Documenting your data and files

For an easy, low-barrier approach, use a ReadME template and save as a plain text document (.txt). Note that some repositories may provide specific documentation templates.
List the data files included in the package, and/or describe the file naming schema and organization. Include their formats and any specific software requirements and/or conversion information if you have it.
Describe methods of data collection and file structures and organization including useful notation about the data headers, units, sample identifiers, etc. Use standard or conventional terminology or nomenclature in your discipline.
Reference associated articles, code and related datasets. Include ORCIDs of all data contributors.
Find much more in our Guide to writing “readme” style metadata.
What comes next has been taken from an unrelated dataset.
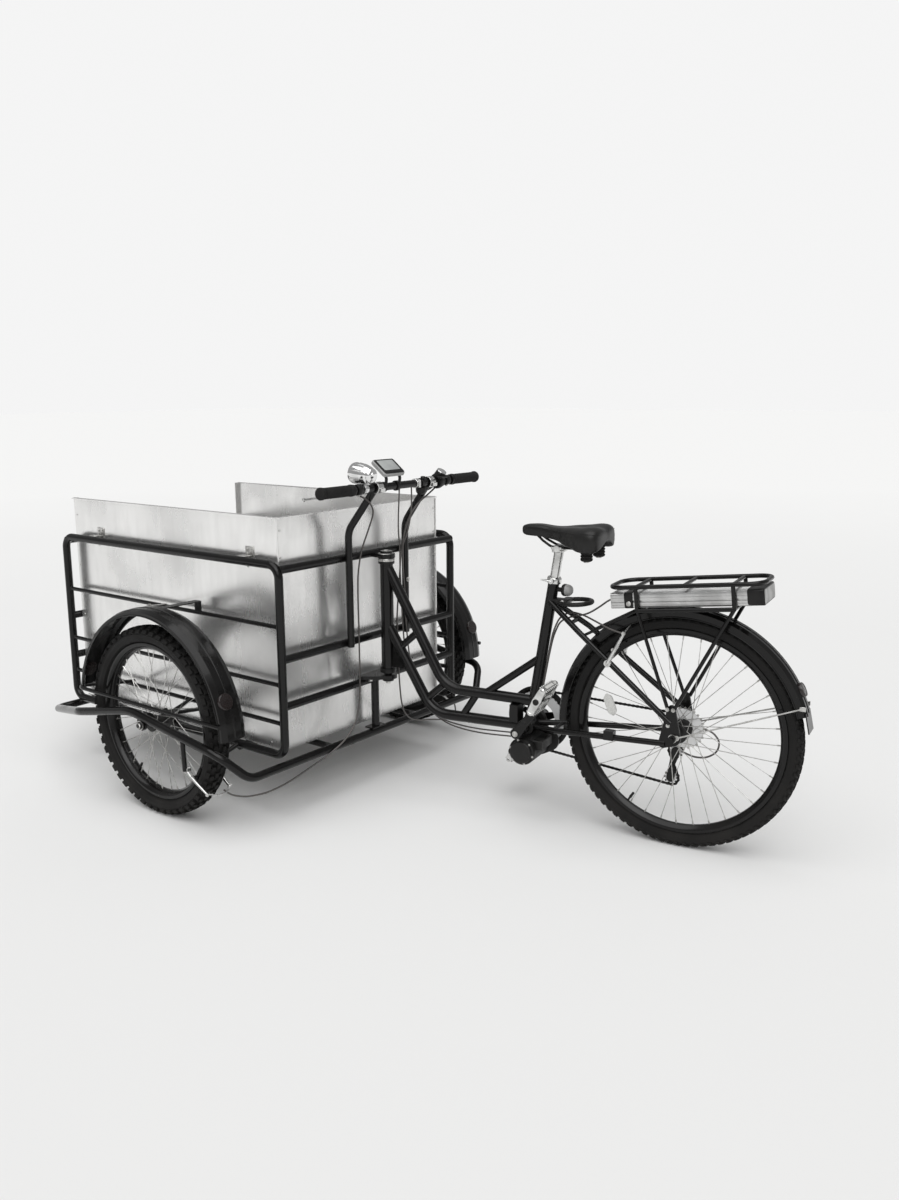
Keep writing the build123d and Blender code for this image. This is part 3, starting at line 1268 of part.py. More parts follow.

Depositing your data in a repository

Select a reputable data repository and upload dataset (publishers or funders may require specific repositories; many domain-specific repositories provide enhanced services and curation for specific data types)
Make sure the repository provides a persistent identifier (e.g., DOI, handle, or other) and specifies conditions for others to access and re-use the data (such as a public domain declaration or Creative Commons attribution license; licensing policy may vary by repository)
Provide a pre-formatted citation (and license attribution if appropriate) for the dataset on your website and other materials so users can easily copy and attribute; for example:
Author(s). Dataset Title, Version. Data Repository (or Journal if appropriate). Year. DOI. (Date accessed)
License attribution if appropriate.
Learn more about sharing and archiving data.

References

Jones, S., & Grootveld, M. How FAIR are your data? Zenodo. (2017).

Wilkinson, M., Dumontier, M., Aalbersberg, I. et al. The FAIR Guiding Principles for scientific data management and stewardship. Sci Data 3, 160018 (2016).

FAIR Principles. GO FAIR.

FAIR Data Self Assessment Tool. Australian Research Data Commons.